Separately to the business support policies, the Australian Institute of Aboriginal and Torres Strait Islander Studies (AIATSIS) is being shifted into the Department of the Prime Minister and Cabinet from the education portfolio.
This means it will “play a more strategic role in informing the government on matters relating to Aboriginal and Torres Strait Islander cultures and languages” according to the PM’s statement.
And the land account that provides $45 million in annual funding to the Indigenous Land Corporation is also being transferred to the Future Fund — a reform proposal recommended by the ILC several years ago when it was run by a different board, and picked up by the Greens in 2014. The intent is to provide bigger returns.
The Prime Minister claims this change, which essentially allows for higher risk-to-return settings, will deliver an additional $1.5 billion over 20 years:
“These additional funds will also mean that the Indigenous Land Corporation (ILC), the Commonwealth agency that acquires land on behalf of Aboriginal and Torres Strait Islander Australians can now have its remit expanded to include sea country.”
Three of seven targets are “on track” in this year’s CtG report for the first time since 2011 — although one of those, early childhood education, is a newly revised target.

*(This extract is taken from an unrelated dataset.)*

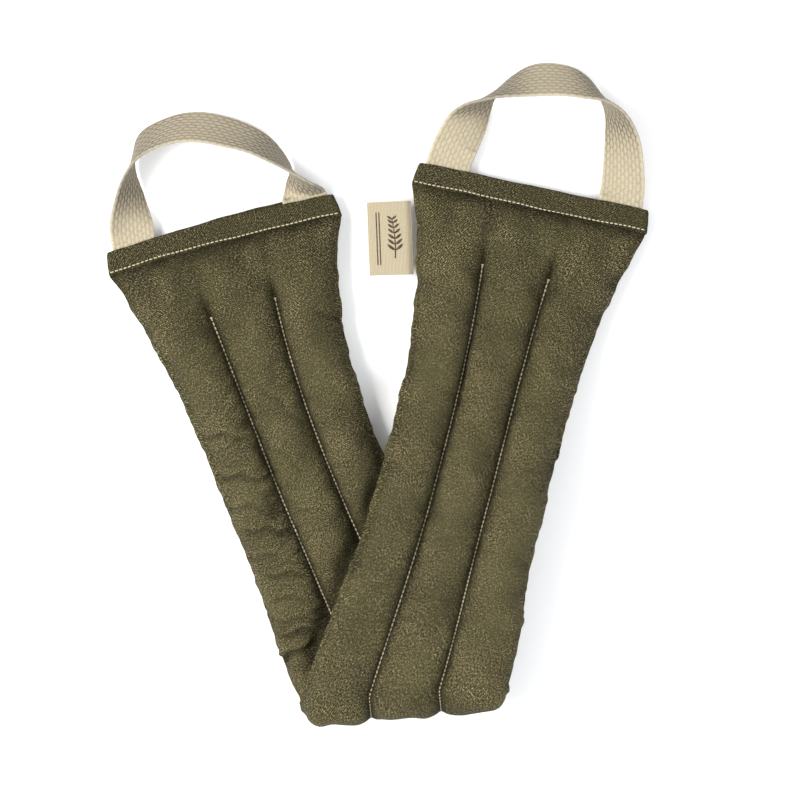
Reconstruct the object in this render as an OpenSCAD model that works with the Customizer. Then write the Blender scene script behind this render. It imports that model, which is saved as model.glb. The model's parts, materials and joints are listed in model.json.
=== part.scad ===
// Herbal heat wrap: a long cloth strip quilted into three filled channels. It is
// folded once across its middle, so its two arms lie in a V, the right one on top.
// Each end has a hem that holds a webbing handle, and a side seam holds a tape label.
//
// The table is z = 0. The origin is on the left arm's flat underside, +Y runs from
// the fold towards the arms' ends, and +X is to the right. An arm's places are given as
// t (distance from the fold along its centre line) and v (distance to its right).

/* [Arms] */
// Length of the left arm, which lies underneath
left_len = 288; // [280:1:296]
// Direction of the left arm at the fold, degrees clockwise from +Y
left_heading = -28.7; // [-30:0.1:-27]
// Direction of the left arm at its end
left_end_heading = -14.5; // [-18:0.1:-12]
// Length of the right arm, which lies on top
right_len = 298; // [290:1:306]
// Direction of the right arm at the fold
right_heading = 17; // [15:0.1:19]
// Direction of the right arm at its end
right_end_heading = 12; // [10:0.1:14]
// Half of an arm's width beside the fold
fold_half = 55; // [52:0.5:58]
// Half of an arm's width where the channels are full
waist_half = 47.5; // [46:0.5:50]
// Half of an arm's width where the flat hem starts
shoulder_half = 69; // [67:0.5:71]

/* [Padding] */
// Thickness of a full channel
full_thick = 25; // [24:0.5:26]
// Thickness of a channel beside the fold
fold_thick = 20; // [19:0.5:20]
// Thickness of the cloth
cloth = 0.8; // [0.6:0.1:1]
// Length of arm that closes down to the hem
bag_len = 45; // [40:1:50]
// Length of arm below the hem where the channel seams have stopped
open_len = 37; // [34:1:40]

/* [Fold] */
// Direction of the fold line, degrees anticlockwise from +X
fold_tilt = 5.3; // [4:0.1:6]
// Radius of the rolled cloth at the fold
roll_r = 16.5; // [15:0.1:16.5]
// Half of the fold's length
roll_half = 60; // [56:1:62]

/* [Bends] */
// Distance from the fold to the crosswise line where an arm bends
bend_at = 155; // [152:1:160]
// Greatest bend of an arm, up or down, that the rounded ends leave room for
bend_limit = 60; // [40:5:60]

/* [Hems] */
// Depth of the folded hem
hem_depth = 14; // [12:0.5:16]
// Thickness of the folded hem
hem_thick = 4.4; // [4.2:0.1:5]
// Half of the hem's width
hem_half = 67.5; // [66:0.5:69]
// Height of the hem's middle above the table
hem_z = 7; // [6:0.5:8]

/* [Handles] */
// Width of the cotton webbing
web_w = 25.4; // [25:0.1:26]
// Thickness of the webbing
web_t = 1.8; // [1.5:0.1:2]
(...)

According to the PM and Nigel Scullion’s joint statement, there has been “solid progress in many areas compared with a decade ago” despite outcomes falling well short of the goals.
The targets are also currently up for a “refresh” and there is a growing view that they are painting an unhelpfully negative picture and, on their own at least, they aren’t helping all that much. Two of the leading academic experts on the subject, Nicholas Biddle and Francis Markham, have put forward three reasons why Closing the Gap has been so hard to achieve.
They offer a compelling argument that over the years, “laudable policy ambition was not matched with a radical change in how business is done in Indigenous affairs” and that “governments’ stated policy goals have not always matched their policy actions” while “measures intended to achieve the targets have rarely been subject to careful evaluation and revision” to ensure success.